It would be fair to say that, although the Lady of the Hunt may have tried to maintain dignity during the Fox Dance, it had gone up in flames with the very first flare and she was as excited as a cub. Her Lord was no better, and was bouncing beside her to the music and doubtless both were wearing huge grins beneath their red and white masks.
Dignity wasn’t the only thing to have gone up in flames either. The mysterious Charles James Fox is exceedingly hot on fire safety and every item his dancers use is carefully fire-proofed. Not so the Lord’s white fur cloak… the stray spark had been efficiently dealt with by Lord Fox but it added to the primal, feral feeling of the night.

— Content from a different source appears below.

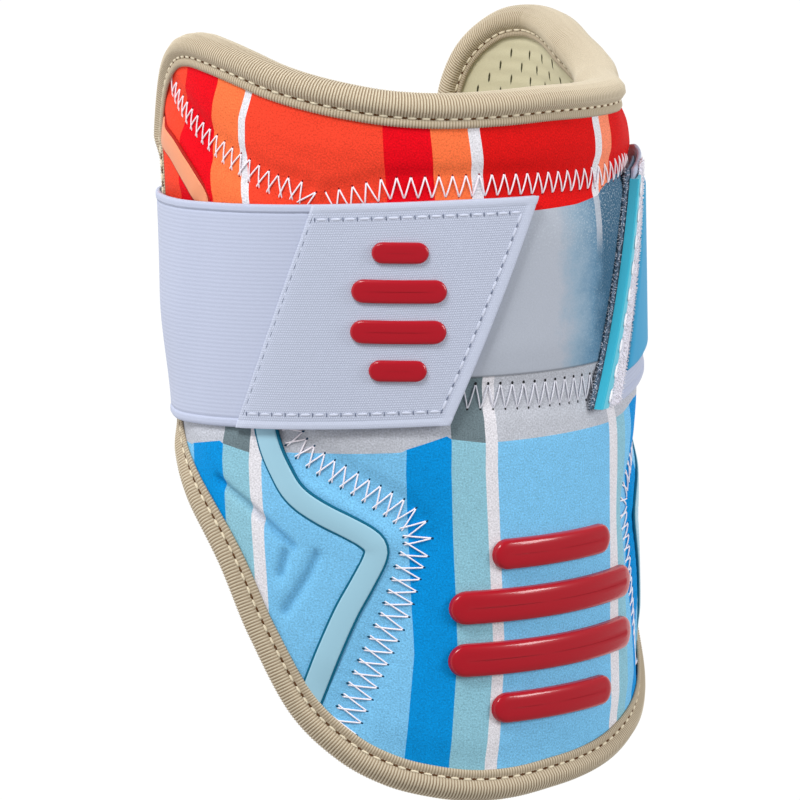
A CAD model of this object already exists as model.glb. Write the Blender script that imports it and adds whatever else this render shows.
# %% [markdown]
# # A padded elbow guard, dressed in cloth
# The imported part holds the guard's solids: a shell that curls round the arm, a liner, a bound
# rim and a strap. They could be shown as they are, but cloth, thread and padding need finer
# surfaces than solids have. So this script loads them as a fixed frame and lays each soft piece
# over its own solid. The guard is drawn in its own frame, with the arm along Y and the front
# towards +Z, and every point is then tipped onto the guard's back, as the part lies.

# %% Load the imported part
import math

import bmesh
import bpy
import numpy as np
from mathutils import Matrix, Vector


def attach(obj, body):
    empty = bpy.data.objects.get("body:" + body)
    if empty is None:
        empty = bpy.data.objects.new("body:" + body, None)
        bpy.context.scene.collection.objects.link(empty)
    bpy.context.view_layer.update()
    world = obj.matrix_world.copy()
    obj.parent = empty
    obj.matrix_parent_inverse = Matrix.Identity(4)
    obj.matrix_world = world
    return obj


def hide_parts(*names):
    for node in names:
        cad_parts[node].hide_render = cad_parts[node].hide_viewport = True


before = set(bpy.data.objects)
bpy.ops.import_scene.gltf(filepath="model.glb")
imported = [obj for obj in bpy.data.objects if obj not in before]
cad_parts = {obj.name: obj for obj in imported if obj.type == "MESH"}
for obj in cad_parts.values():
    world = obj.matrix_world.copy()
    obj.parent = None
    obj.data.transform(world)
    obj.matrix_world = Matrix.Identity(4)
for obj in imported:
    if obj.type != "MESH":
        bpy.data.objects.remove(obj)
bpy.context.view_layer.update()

print("CAD nodes:", len(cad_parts))

# %% [markdown]
# ## The guard's form
# The shell is a tapered tube, opened at the back and trimmed along a curved rim. It could be
# traced by hand, but a formula keeps cloth, thread and trim exactly where the solids are. A
# place on the shell is (arc, height): arc is the distance round it from the front centre line,
# and height is the distance up the arm.

# %% Sizes of the form
MM = 0.001
ARC_RADIUS = 68 * MM
BASE_RADIUS = 67.8 * MM
MID_HEIGHT = 110 * MM
TAPER = -0.067
# How much deeper the front is, and how much wider the sides, as shares of the radius
FRONT_SWELL = 0.045
OVAL = -0.034
CURL_START = math.radians(85)
CURL_TOP = 182 * MM
CURL_RATE = 0.31
CURL_LIMIT = 27 * MM
# Where both wings tuck in under the strap's lower edge: angles in degrees, heights in mm
TUCK_DEPTH = 3.4 * MM
TUCK_ANGLES = (84, 106)
TUCK_RISE = (80, 97)
TUCK_FALL = (104, 140)
# Where the right wing's top edge leans in
LEAN_DEPTH = 6 * MM
LEAN_START = (28, 46)
LEAN_END = (72, 98)
LEAN_RISE = (178, 206)
SHELL_WALL = 4.4 * MM
LINER_WALL = 2.8 * MM
SKIN_GAP = 0.35 * MM
BACK_DEPTH = 35.4 * MM
BACK_HEIGHT = 139 * MM
BACK_TILT = math.radians(8)
CENTRE_Y = -105.7 * MM
STRAP_WIDTH = 61 * MM
STRAP_THICK = 1.2 * MM

# Columns: angle in degrees from the front centre line, height in mm
RIM = (
    (0, 9.3), (10, 9.3), (20, 10.3), (30, 12.7), (40, 16.2), (50, 22.2),
    (60.8, 33.2), (70.9, 51.8), (80, 71.5), (91, 87.2), (101, 97.6), (108.5, 106.2),
    (114, 118), (117.5, 137), (120.5, 156), (123.5, 172), (125.5, 184),
    (122.8, 195.5), (117.5, 204.2), (109, 211.0), (100, 213.5), (90, 212.9),
    (80, 210.9), (70, 208.0), (60, 205.7), (50, 203.9), (40, 202.6),
    (28, 202.0), (14, 202.3), (0, 202.7),
)
# Rows of the table where the wing's edge begins and ends
LOW_CORNER = 11
HIGH_CORNER = 17
RIM_SKEW = 2.4 * MM
RIM_SKEW_SPAN = 70


# %% Points on the shell
def smooth(value, low, high):
    """0 below low, 1 above high, with a soft turn between."""
    share = np.clip((value - low) / (high - low), 0, 1)
    return share * share * (3 - 2 * share)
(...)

We adore the Foxes… you may have noticed… and we wanted to share the experience of the Fire Dance with our Companions and those we love. Charles James Fox had gracefully consented to attend our gathering with a number of his Vermin. What we had not realised at the time was that it would be St George’s Day and in England that means a plethora of folk festivals and dances across the land… and almost all of the Foxes were dancing or playing elsewhere. Some, unmasked and in other garb, would be doing two shows already that day… and would be many miles away.
Even so, said CJF, they would be there… And so they were.
Stuart and I have the privilege of having seen behind the masks and recognised…with so much gratitude… those we knew had been halfway across the country earlier that day… and yet they were here. To borrow a phrase from my son…how awesome is that?
But that wasn’t all.
Charles James Fox had planned the story of their dance to tie in with the theme of the weekend… and, in an unexpected move, had drawn the Lord and Lady into the procession and led them into their dancing ground… to a gorgeously decorated throne made especially for the evening.
By which time the Lady, at least, was fair bursting.
If you watch the video put together by Morgana West (and for which I am exceedingly grateful!) you might just see the Lord and Lady in their white and red masks and cloaks….bouncing…
We did wonder what the locals would make of the whole affair… and everyone was invited to come along and enjoy the dance…the Lord and Lady’s costumes, taken out of context, could well have been eyed askance…the symbolism could have looked a tad dodgy without knowing the background story of the drama. The locals, though, are probably used to seeing us turn up in strange garb and the ritual had been over before they arrived… they probably just thought us part of the show.
It is always a privilege to be present when the Foxes dance. There is something visceral, exciting and utterly primal about the crackling flames, the music and the dark shapes dancing an age-old tale. It is a fierce joy.
But to be inside the arena, a part of the dance in some small way… warmed by the flaming braziers, cloaked in the coloured fume of the flares… smelling the burning wood and brands.. and watching the dance through dancing flames… that is something else entirely and an honour and experience I will never forget.
By the morning, you would never had known they had been there… except that everyone was talking about them… and except for a memory that will not dissipate with the dawn…
To Charles James Fox, his right-paw Vixen and every one of the Vermin who travelled there to be with us…. Thank you.
That Saturday night, magic happened.